Luck asked if the federal agencies required a social media campaign to address those issues.

“I don’t think that they require these specific campaigns to be conducted for 13- and 17-year-olds,” Hildabrand answered. “They certainly don’t require it to be done with the addictive features that Snap is using.”

Katherine Wellington, representing Snap, said the agreement between Snap and the federal government is a more-than-casual contractual relationship between the two entities.

“What the federal government did and said is we want Snap to do research on what kids and teenagers know right now and we want to use that research to create a custom tool,” she said, describing a quiz created by the company to educate teens on the warning signs of human trafficking. “I don’t think you can dispute this as a basic governmental task that Snap is assisting with.”

Wellington also characterized the attorney general’s lawsuit as content-based discrimination.

“So what the state is really trying to do here is block teenagers from sharing their opinion on these social media platforms and on Snapchat,” she said.

“I just don’t think I understand why it’s content based,” U.S. Circuit Court Judge Kevin Newsom, a Trump appointee, said.

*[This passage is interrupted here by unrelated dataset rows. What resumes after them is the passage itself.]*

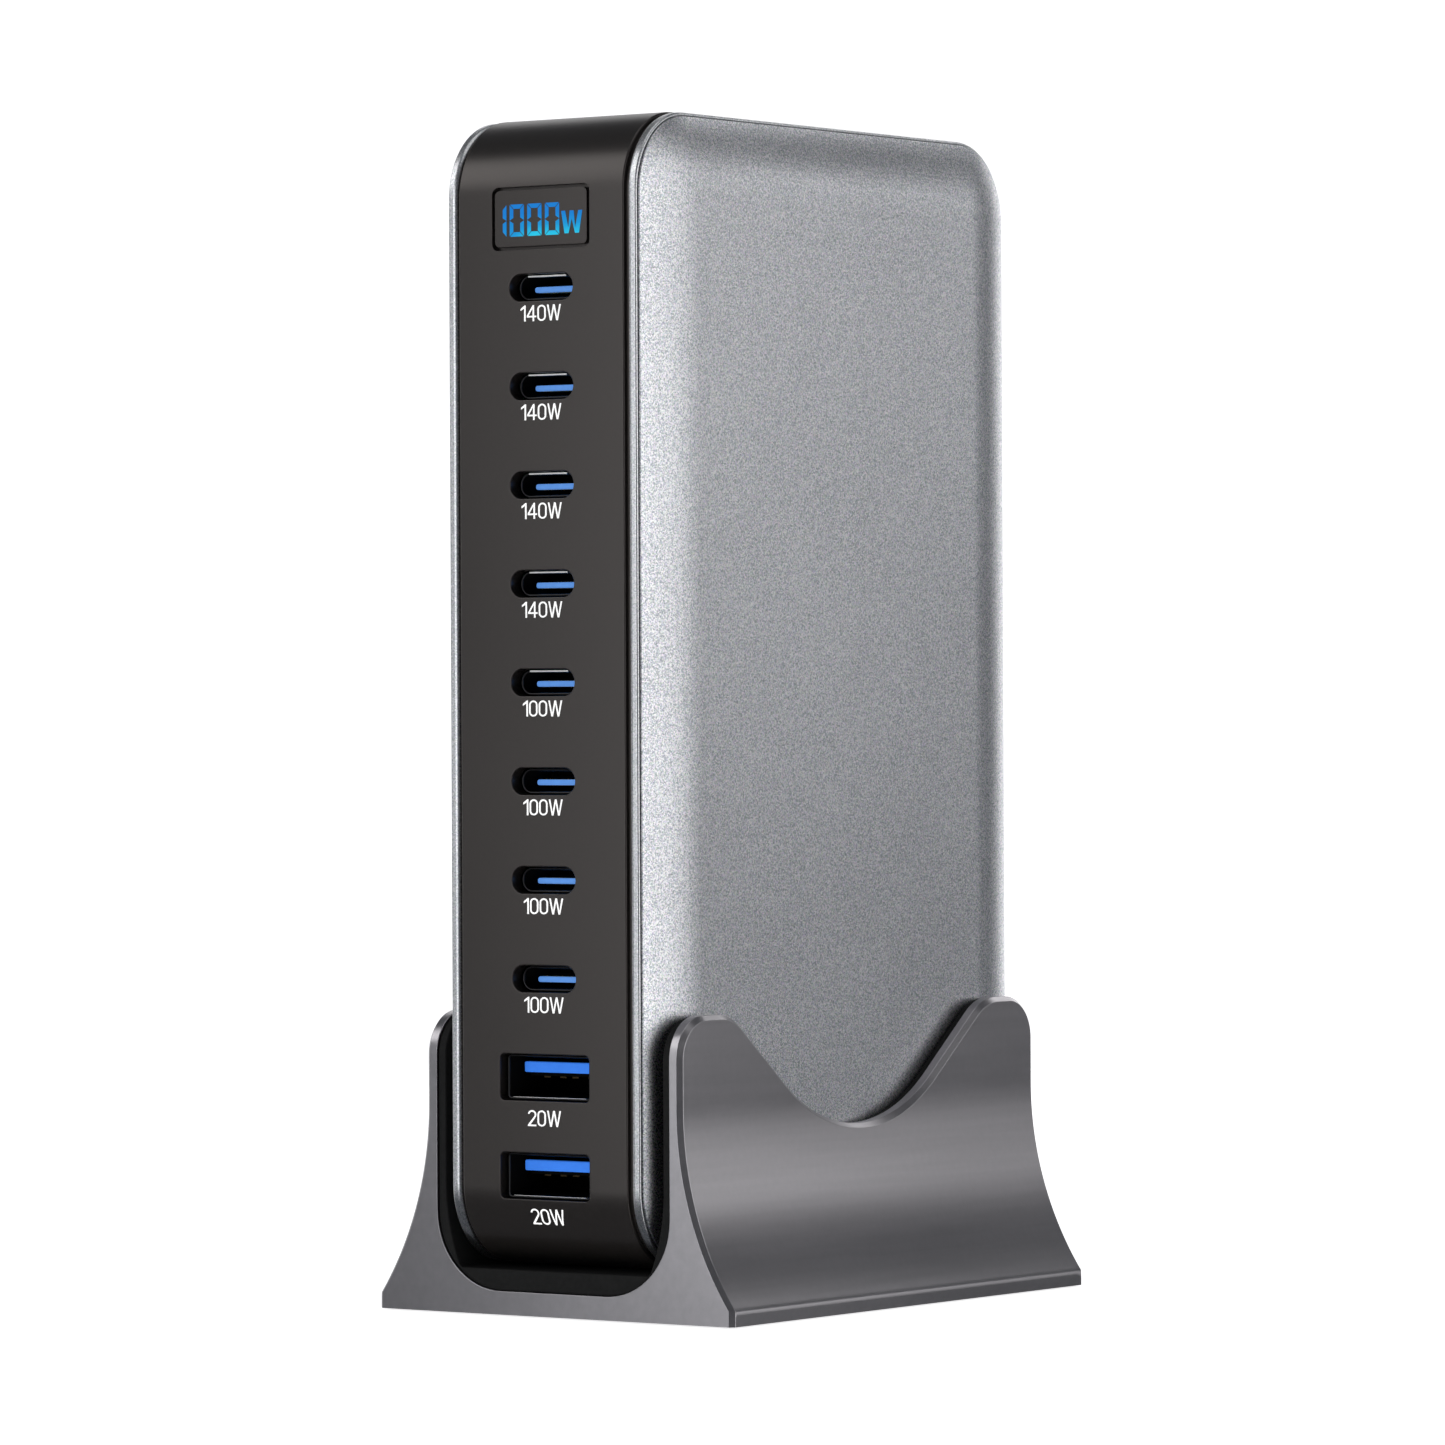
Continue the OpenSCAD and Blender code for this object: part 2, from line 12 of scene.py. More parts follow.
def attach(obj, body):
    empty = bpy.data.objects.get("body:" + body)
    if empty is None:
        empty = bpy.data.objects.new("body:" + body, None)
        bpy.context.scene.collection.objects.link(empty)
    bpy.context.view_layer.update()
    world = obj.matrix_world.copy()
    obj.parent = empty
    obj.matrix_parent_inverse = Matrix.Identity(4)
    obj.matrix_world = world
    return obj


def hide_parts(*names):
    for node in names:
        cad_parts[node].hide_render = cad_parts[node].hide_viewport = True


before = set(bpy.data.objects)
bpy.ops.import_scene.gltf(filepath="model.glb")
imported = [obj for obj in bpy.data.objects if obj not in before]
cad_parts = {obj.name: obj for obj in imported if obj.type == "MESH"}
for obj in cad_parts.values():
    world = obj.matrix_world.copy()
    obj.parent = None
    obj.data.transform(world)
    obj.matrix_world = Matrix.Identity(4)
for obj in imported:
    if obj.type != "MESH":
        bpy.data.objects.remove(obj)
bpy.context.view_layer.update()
MM = 0.001
WELD = 500  # points that round to the same 1/500 mm become one

# ---------------------------------------------------------------- sizes, in mm, as in the CAD
# the charger's body: depth, height, width, height of its bottom, corner radius
BODY_D, BODY_H, BODY_W, BODY_Z, CORNER = 83.2, 146.5, 34.0, 6.2, 10.5
ZC = BODY_Z + BODY_H / 2
FACE_Y = BODY_D / 2
CY, CZ = FACE_Y - CORNER, BODY_H / 2 - CORNER
# the black band: half width of its face, of its grooves, groove depth, wall, edge radius
BAND_X, GROOVE_X, GROOVE_D, WALL, EDGE = 13.0, 14.0, 0.6, 2.0, 0.2
SKIN = 0.012  # how far the visible band stays below the CAD face, so that labels fit above it
# the silver rim: depth below the band's face, width, highest x, where its flank starts, flank width
RIM_IN, RIM_W, RIM_X, RIM_FLANK, BEAD_WIDE = 0.15, 0.38, 14.88, 13.5, 0.6
# the cover behind the rim: x of its floor under the plate, its inner face and its shelf, the shelf's depth
# and thickness, and the clearance to the parts it meets
TRAY_X, COVER_X, SHELF_X, SHELF_D, SHELF_T, CLEAR = 14.15, 13.0, 11.6, 2.1, 1.2, 0.02
# the bulged plate: depth of its edge, underside, drop of its edge below the rim, edge radius
PLATE_IN, PLATE_X0, PLATE_EDGE, PLATE_R = 0.64, 14.15, 0.25, 0.1
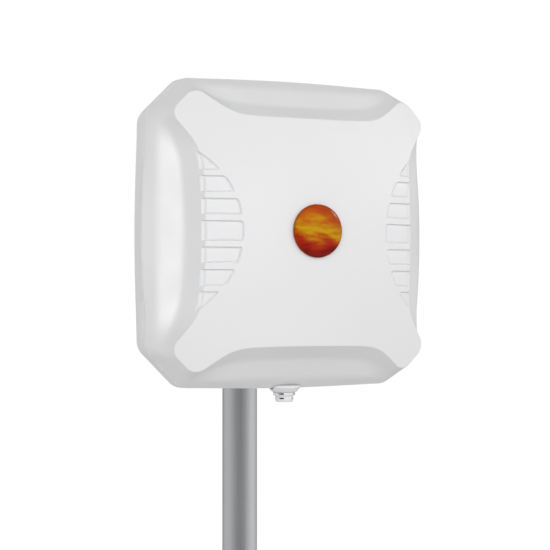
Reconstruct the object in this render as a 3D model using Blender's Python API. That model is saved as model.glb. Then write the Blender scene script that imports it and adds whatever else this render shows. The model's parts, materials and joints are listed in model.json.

“If you had a law that says we aren’t going to allow teenagers to submit op-eds to newspapers, because those are opinions by teenagers, I think you would view that as a content-based law,” Wellington responded.

“Do you mean, by your newspaper analogy, that teen speech is a content category?” Newsom said.

“I think teens talking about their everyday lives is a content category,” Wellington answered. “We think that is unique. I don’t think you can go onto Snapchat and get the same content that you’re going to get on a traditional news site or a traditional sports site.”

U.S. Circuit Court Judge Gerald Tjoflat, a Gerald Ford appointee, joined Newsom and Luck on the panel.

Although the judges did not indicate when they will reach a decision in the cases, Florida’s attorney general recently renewed his calls to prosecute tech companies violating HB 3, promising lawsuits in the next 30 days.

“The time for negotiations is over,” Uthmeier posted on X.